The novel follows the insane yet legendary life of Grenouille, a genius perfumer. He was born under a fishmonger’s cutting board, raised in a foundling home, then sold to a tanner where he worked like a slave. He killed a girl just to inhale her scent. Later, he became an apprentice to a perfume maker and completely turned his business around. He lived in a mountain cave for 7 years, experimented with lethal gases, then ended up in Grasse, where he worked in a perfume shop, murdered 25 girls, and extracted their scents to create the ultimate fragrance. He was sentenced to death but managed to escape, only to return to Paris, where he was literally torn apart and eaten in the cemetery.

"What?" ... yes.

The storytelling is super straightforward, following a stable chronological order - nothing fancy like flashbacks or multiple perspectives. But that’s exactly what makes it feel so unique to me. Lately, I’ve been reading a lot of novels that experiment with structure, so this traditional approach actually felt fresh. And Patrick Süskind’s writing is absolutely stunning - clever, precise, rhythmic, and laced with this cool, detached humor. He somehow makes the description of something intangible - scent - feel completely immersive.

This novel made me realize something about life: disappointment is the norm, and getting what you want is the exception. Grenouille embodies this perfectly. He can smell everything in the world - except himself. He dedicates his entire life to mastering perfume, eventually killing 25 women to create the ultimate fragrance. When he finally uses it in front of 10,000 people, they go wild, losing all control in a euphoric frenzy. In that moment, he is worshipped, adored, deified. But instead of feeling victorious, he feels nothing but disgust. He wanted to be loved, but at his peak moment of success, he realizes - he doesn’t love them back. In fact, he hates them. And the only thing that truly satisfies him isn’t love, but hatred.

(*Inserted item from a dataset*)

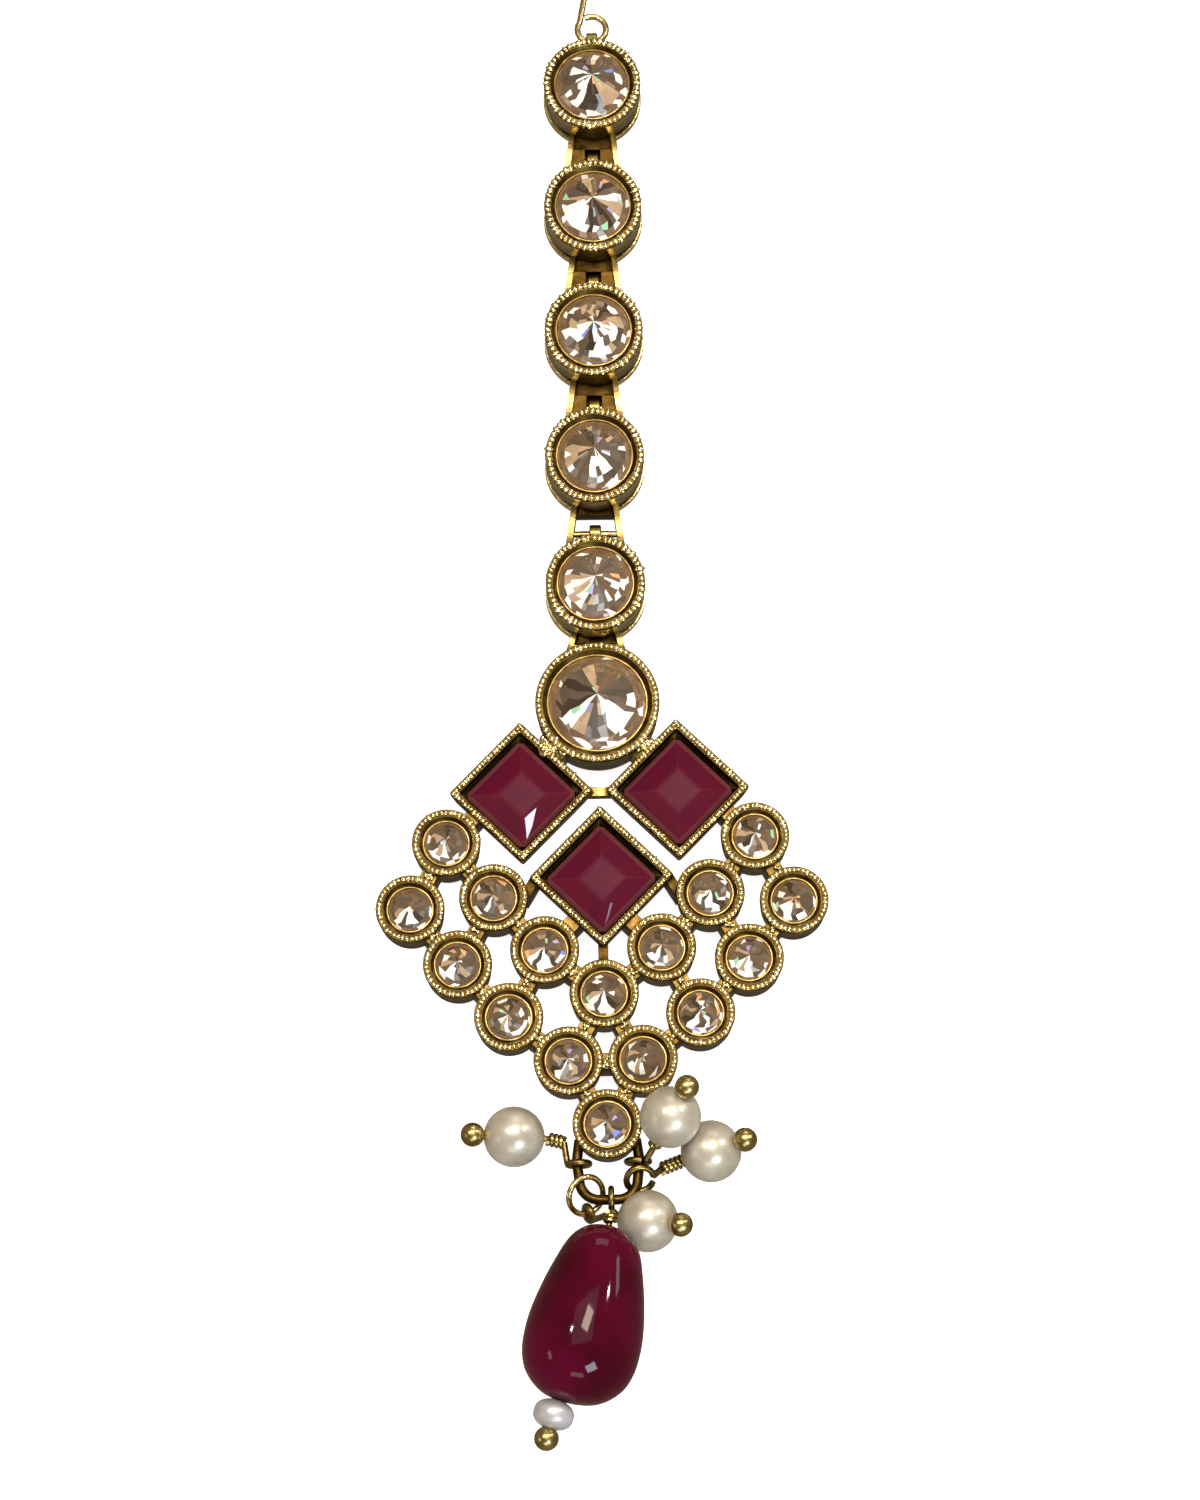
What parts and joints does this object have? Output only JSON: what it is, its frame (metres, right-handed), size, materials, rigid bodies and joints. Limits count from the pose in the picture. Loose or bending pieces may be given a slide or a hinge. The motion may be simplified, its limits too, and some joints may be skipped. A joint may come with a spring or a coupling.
{
  "type": "maang tikka",
  "caption": "Gold-tone forehead jewel: a hinged chain of round stone settings, a lozenge pendant with square rubies and round stones, pearl drops and a ruby teardrop.",
  "frame": {"origin": "centre of the flat back of the middle ruby's box, on the surface that the jewel lies on", "axes": "+Y up the chain towards the hair hook, +Z out of the front of the stones, +X to the right seen from the front"},
  "size_m": [0.0298, 0.1059, 0.0075],
  "materials": {
    "antique_gold": "antiqued gold plate, bright on the beaded rims and dark brown in the recesses",
    "champagne_stone": "foiled champagne crystal, cut and set point up",
    "ruby_glass": "opaque deep magenta glass, square cut with a low table",
    "ruby_bead": "glossy opaque ruby bead",
    "ivory_pearl": "ivory imitation pearl with a soft lustre",
    "white_pearl": "small white imitation pearl"
  },
  "bodies": {
    "root": {"crown_stone": "champagne_stone", "drop_bead": "ruby_bead", "hair_hook": "antique_gold", "head_pin_drop": "antique_gold", "head_pin_left": "antique_gold", "head_pin_lower": "antique_gold", "head_pin_right": "antique_gold", "head_pin_upper": "antique_gold", "jump_ring": "antique_gold", "link_1": "antique_gold", "link_2": "antique_gold", "link_3": "antique_gold", "link_4": "antique_gold", "link_5": "antique_gold", "link_stone_1": "champagne_stone", "link_stone_2": "champagne_stone", "link_stone_3": "champagne_stone", "link_stone_4": "champagne_stone", "link_stone_5": "champagne_stone", "pearl_left": "ivory_pearl", "pearl_lower": "ivory_pearl", "pearl_right": "ivory_pearl", "pearl_upper": "ivory_pearl", "pendant_frame": "antique_gold", "rondelle_pearl": "white_pearl", "ruby_centre": "ruby_glass", "ruby_left": "ruby_glass", "ruby_right": "ruby_glass", "small_stone_01": "champagne_stone", "small_stone_02": "champagne_stone", "small_stone_03": "champagne_stone", "small_stone_04": "champagne_stone", "small_stone_05": "champagne_stone", "small_stone_06": "champagne_stone", "small_stone_07": "champagne_stone", "small_stone_08": "champagne_stone", "small_stone_09": "champagne_stone", "small_stone_10": "champagne_stone", "small_stone_11": "champagne_stone", "small_stone_12": "champagne_stone", "small_stone_13": "champagne_stone", "small_stone_14": "champagne_stone", "small_stone_15": "champagne_stone", "small_stone_16": "champagne_stone"}
  },
  "joints": []
}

After a lifetime of chasing his dream, he finally attains it… only to realize it was never what he actually wanted. And isn’t that the most painful truth of life?

I’m not here to analyze capitalism, lovelessness, or the consequences of power. All I know is that this book showed me how fate brutally mocks human desires. No one ever truly gets what they want - we just live with disappointment. That’s the whole truth of life. It’s honestly kind of crushing.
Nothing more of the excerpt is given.